The kindred spirit and I ended up job sharing twenty-seven children on a knife edge because the teacher from that unanswered advert never arrived. The role simply landed at our feet instead. A full week in that space was emotionally crushing for either of us alone, alongside leadership demands and life commitments already stretching us thin, so we shared both the workload and the emotional weight of it. These children had already lost too many adults throughout their schooling. Neither of us could bear becoming another one.
One day a metal stool snapped in half, not by itself.
The same day the heavy sliding roller doors came off their runners.
The same day spaghetti ended up splattered across the deck while someone screamed they hated everybody.
The room felt too small for what these children carried.
The bodies were big.
The hormones bigger.
The trauma bigger still.
And layered beneath all of that sat abandonment.
This cohort had already lost classroom teachers multiple times throughout their educational journey. Adults coming and going. Promises dissolving. Relationships interrupted before trust could properly settle. They did not trust easily because experience had trained them not to.
So we finally stopped asking whether the children could adapt to the system and started adapting the system to the children instead.
Not through another polished strategic plan or vision statement.
Through action.
Immediate action.
We split the class.
But we also refused to wrap that decision in deficit language.
Those children had already spent too much of their lives absorbing the feeling that they were the problem. We were not going to reinforce it by telling them they were “too much,” “too hard,” or impossible to contain.
So we framed it through agency instead.
More space to learn.
More room to regulate.
More connection.
More support.
Not rejection.
Response.
We scavenged disused furniture.
Cleaners donated whiteboards.
Someone brought drills from home.
Someone else found spare tables.
Another stayed late cleaning.
Another patched together resources from cupboards nobody had opened in years.
“We help each other out.”
That became the unofficial motto.
After hours of scrimping and sweeping and carrying and building, an abandoned space slowly started resembling somewhere children might feel safe enough to learn.
Kind of.
The chairs did not match.
The television barely worked.
There were no pegs for bags.
But none of that mattered.
Because this was not a classroom crafted for an ERO photoshoot or a Ministry promotional video.

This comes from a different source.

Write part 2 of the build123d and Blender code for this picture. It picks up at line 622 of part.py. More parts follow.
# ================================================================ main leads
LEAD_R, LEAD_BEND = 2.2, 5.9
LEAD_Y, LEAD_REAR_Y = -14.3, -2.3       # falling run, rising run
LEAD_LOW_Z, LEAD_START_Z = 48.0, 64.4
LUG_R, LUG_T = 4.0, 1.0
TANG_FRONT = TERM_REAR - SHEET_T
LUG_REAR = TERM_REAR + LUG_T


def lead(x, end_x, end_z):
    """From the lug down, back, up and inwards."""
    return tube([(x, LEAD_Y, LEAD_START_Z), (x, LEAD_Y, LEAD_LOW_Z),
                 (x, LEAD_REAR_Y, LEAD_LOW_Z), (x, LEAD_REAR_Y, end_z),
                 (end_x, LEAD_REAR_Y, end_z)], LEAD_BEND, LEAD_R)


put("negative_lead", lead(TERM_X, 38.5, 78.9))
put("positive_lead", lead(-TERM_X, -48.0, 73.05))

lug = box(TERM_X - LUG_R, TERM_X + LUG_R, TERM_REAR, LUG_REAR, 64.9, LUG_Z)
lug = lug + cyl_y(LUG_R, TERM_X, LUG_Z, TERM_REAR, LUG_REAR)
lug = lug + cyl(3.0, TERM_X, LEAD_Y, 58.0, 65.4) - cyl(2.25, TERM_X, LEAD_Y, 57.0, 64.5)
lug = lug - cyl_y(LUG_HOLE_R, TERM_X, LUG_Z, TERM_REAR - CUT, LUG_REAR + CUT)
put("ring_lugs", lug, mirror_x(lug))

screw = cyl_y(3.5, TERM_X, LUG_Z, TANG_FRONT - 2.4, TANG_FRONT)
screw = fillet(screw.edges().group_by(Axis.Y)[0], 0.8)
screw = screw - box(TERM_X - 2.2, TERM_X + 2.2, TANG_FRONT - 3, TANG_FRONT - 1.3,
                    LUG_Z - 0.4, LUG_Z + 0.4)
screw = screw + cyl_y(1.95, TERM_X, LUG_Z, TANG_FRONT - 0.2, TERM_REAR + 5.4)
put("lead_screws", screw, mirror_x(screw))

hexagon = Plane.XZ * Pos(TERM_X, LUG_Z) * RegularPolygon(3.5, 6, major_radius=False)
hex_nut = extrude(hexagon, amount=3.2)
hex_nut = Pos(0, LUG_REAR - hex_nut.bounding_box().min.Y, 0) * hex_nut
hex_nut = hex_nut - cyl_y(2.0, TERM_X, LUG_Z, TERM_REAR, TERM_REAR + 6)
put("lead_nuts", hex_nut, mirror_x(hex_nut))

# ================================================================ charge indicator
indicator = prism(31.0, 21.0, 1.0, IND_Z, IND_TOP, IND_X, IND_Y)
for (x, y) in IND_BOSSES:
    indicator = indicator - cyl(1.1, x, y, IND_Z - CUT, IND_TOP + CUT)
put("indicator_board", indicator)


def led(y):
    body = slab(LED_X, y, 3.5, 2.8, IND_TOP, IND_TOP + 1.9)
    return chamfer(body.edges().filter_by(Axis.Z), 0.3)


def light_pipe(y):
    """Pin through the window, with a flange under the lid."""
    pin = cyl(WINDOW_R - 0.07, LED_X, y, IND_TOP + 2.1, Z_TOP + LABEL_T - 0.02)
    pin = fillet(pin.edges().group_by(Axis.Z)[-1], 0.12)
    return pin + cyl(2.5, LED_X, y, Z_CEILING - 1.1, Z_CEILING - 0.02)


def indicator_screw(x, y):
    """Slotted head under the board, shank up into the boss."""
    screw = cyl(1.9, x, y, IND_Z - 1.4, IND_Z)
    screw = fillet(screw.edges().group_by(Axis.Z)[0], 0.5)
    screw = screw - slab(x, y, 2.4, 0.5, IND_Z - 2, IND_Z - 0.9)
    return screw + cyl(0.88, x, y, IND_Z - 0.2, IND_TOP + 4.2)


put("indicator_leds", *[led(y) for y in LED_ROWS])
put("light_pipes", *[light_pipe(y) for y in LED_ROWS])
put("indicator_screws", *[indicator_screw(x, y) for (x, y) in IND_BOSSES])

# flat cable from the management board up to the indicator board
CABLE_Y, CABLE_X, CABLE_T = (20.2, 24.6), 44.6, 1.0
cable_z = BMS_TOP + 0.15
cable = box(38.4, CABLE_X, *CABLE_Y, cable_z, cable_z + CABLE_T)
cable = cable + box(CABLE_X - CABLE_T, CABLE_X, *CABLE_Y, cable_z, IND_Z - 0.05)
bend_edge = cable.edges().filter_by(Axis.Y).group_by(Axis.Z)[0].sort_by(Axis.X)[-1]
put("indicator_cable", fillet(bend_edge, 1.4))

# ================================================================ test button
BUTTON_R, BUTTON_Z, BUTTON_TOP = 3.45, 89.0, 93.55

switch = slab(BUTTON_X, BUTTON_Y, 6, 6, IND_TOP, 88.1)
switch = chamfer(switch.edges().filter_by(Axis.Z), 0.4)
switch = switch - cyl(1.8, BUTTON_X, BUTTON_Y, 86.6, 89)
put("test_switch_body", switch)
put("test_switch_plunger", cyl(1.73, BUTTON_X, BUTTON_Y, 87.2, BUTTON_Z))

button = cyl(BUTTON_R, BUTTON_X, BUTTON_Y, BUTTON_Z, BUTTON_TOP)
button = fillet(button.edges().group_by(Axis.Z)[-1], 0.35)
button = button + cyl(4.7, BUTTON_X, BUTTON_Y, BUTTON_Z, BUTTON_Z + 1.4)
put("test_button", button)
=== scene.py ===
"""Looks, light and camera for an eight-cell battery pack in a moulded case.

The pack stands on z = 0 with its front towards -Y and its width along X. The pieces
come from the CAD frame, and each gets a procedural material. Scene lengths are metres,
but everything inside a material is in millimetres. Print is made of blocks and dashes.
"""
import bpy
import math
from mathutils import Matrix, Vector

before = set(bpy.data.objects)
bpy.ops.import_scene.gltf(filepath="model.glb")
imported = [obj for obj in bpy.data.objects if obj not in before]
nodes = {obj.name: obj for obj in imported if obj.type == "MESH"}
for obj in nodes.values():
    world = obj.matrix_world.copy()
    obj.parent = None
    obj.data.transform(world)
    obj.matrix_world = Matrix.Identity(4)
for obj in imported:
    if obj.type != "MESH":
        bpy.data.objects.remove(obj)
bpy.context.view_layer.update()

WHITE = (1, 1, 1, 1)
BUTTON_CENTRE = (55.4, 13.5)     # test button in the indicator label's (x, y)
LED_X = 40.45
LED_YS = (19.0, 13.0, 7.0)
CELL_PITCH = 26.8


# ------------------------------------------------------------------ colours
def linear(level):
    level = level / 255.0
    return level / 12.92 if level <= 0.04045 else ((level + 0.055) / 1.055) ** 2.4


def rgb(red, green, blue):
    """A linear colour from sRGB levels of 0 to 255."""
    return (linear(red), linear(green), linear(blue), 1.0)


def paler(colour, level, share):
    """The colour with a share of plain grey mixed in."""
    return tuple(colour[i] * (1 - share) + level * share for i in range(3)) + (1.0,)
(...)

This was something far more important.
This was raw.
Built with aroha.
Held together by urgency and instinct and people refusing to give up on children.

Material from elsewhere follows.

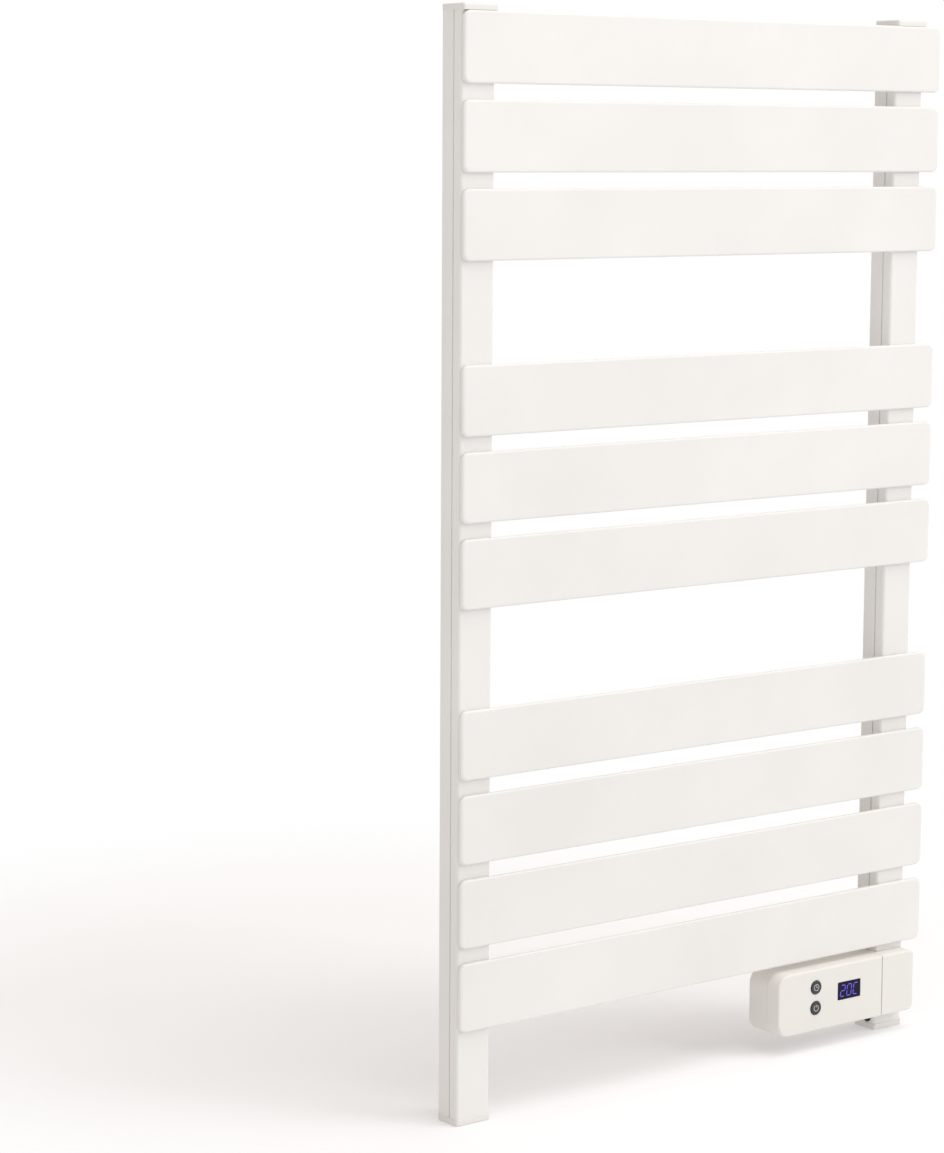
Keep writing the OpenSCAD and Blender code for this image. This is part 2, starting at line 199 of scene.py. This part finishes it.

By Monday morning thirteen children would walk into that room.
Thirteen children we would not fail.
Thirteen children we would not leave behind.
Thirteen children whose trauma had become too enormous for one teacher and one space to safely contain.
So we changed.
Within twenty-four hours we changed.
No committee.
No consultancy.
No six-month implementation timeline.
Just educators quietly doing what educators across Aotearoa have always done when systems fail to move fast enough: make it work anyway.

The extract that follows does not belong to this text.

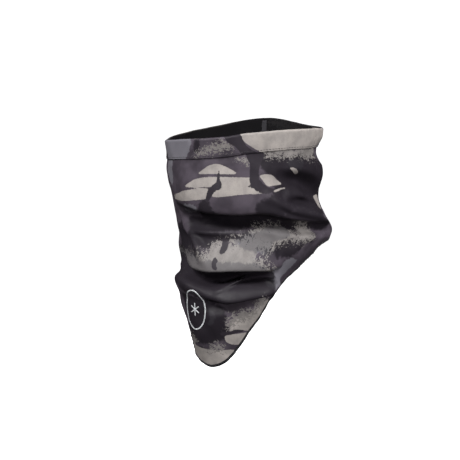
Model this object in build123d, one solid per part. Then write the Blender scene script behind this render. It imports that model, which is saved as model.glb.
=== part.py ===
"""Neck gaiter: a softshell tube with a folded collar band, a fleece lining, a bound hem and a pointed
bib that hangs over the chest. Millimetres, +Z up, the wearer faces -Y and their left hand is +X.
The origin is on the neck's axis, level with the base of the neck.

Every sheet follows one skin. A place on the skin is (across, height): across runs round the tube from
0 at the centre front to 1 at the centre back on the wearer's left, and to -1 on their right. Height is Z.
The shell's outer face lies on the skin, and every other face is offset from it along its normal.
"""

from build123d import *
import math
import os

os.makedirs("parts", exist_ok=True)

# --- driving dimensions -------------------------------------------------------------------------------
SHELL_THICK = 0.9
FLEECE_THICK = 1.2
LAYER_GAP = 0.15
BAND_WIDTH = 21.0
BAND_THICK = 0.9
BINDING_WIDTH = 3.4
BINDING_THICK = 0.5
THREAD_THICK = 0.3
THREAD_WIDTH = 0.8
TOPSTITCH_INSET = 2.2
FLATLOCK_WIDTH = 4.0
TAPE_WIDTH = 6.0
TAPE_THICK = 0.4
SEAM_ACROSS = 1.1  # the back seam has turned a little to the wearer's right
SEAM_GAP = 0.0006  # share of the skin left open where a panel's two ends meet
SKIN_ROWS = 36  # rows of points down a panel
SKIN_COLUMNS = 64  # points round the tube
HEM_COLUMNS = 80  # points along the hem, which turns more sharply
FOLD_ROWS = 6  # steps round the half turn of a folded strip
BAND_LEAF_ROWS = 5
BINDING_LEAF_ROWS = 3
STITCH_ROWS = 3
SEAM_ROWS = 14
SEAM_END_GAP = 1.0  # between the back seam's stitches and the band above or the binding below
TAPE_ROWS = 40
TAPE_RIM_GAP = 3.0
TAPE_STEP_FROM = 0.01  # where the tape starts to step down past the band's leaf, as a share of its length
TAPE_STEP_RUN = 0.05  # share of the tape's length that the step takes
EMBLEM_WIDTH = 30.0
EMBLEM_TALL = 44.0
EMBLEM_LINE = 1.3
EMBLEM_THICK = 0.2
EMBLEM_HEIGHT = -74.0
EMBLEM_STAR = 14.0
FILM_COLUMNS = 12
FILM_ROWS = 10
FILM_MARGIN = 1.15  # how far the film that the emblem is cut from reaches past it
EMBLEM_ACROSS = -0.044  # 12 mm to the wearer's right of the centre front

# Levels and insets that follow from the layers.
LAYERS = SHELL_THICK + LAYER_GAP + FLEECE_THICK
EDGE_CLEAR = 0.2  # between the panels' cut edges and the fold that covers them
EDGE_IN_BAND = LAYERS / 2 + LAYER_GAP + BAND_THICK + EDGE_CLEAR
EDGE_IN_BINDING = LAYERS / 2 + LAYER_GAP + BINDING_THICK + EDGE_CLEAR
THREAD_CLEAR = 0.12
BAND_TOP = LAYER_GAP / 2 + BAND_THICK + THREAD_CLEAR
BINDING_TOP = LAYER_GAP / 2 + BINDING_THICK + THREAD_CLEAR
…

And to every kaiako across this country doing the same thing every single day without applause, without headlines, without enough release time, without enough staffing, without enough recognition: That is the curriculum. That is what we teach.
The curriculum lives in every moment a child realises an adult did not give up on them.
Do not let anyone measure your worth otherwise.
Thirteen kids await…




Kia ora Bee, you shouldn't have to write this, and how incredibly awesome that you did.
We've always had an underfunded, under-resourced education system. Kura Māori have always been even more underfunded and under-resourced.
But there teachers are caring about children in ways that the general public never seems to understand when media and government spin tell them it's the opposite.
You are all sheroes, heroes, theiroes. Me i kore koutou, kua aha kē ngā mokopuna? It's not just the mokopuna either, those whānau out there struggling may not be able to be fully aware of what's happening, but in some way, there is relief for them because of you and what you do.
Yet, there are people who jump into these substack spaces riding their white stallions all pumped up about how structured literacy is the saviour of all and everyone as if it is all that matters...
They've never taught six hours, five days a week, weekends in the classroom figuring what will happen the next week, dealing with the diversity, but they think they have aaaaalllll the answers.
Your answers are human. Thank you for recognising that mokopuna are human and embodied.
It is so deeply sad to read this truthful, written-from-the-heart piece about the realities prevailing in too many classrooms and in the lives of too many children and too many teachers. Profound systemic change is needed, change within the Ministry, and change within political priorities. So I ask, granted that priorities such as jobs, health and housing are real, why isn't Education also up there as a top priority???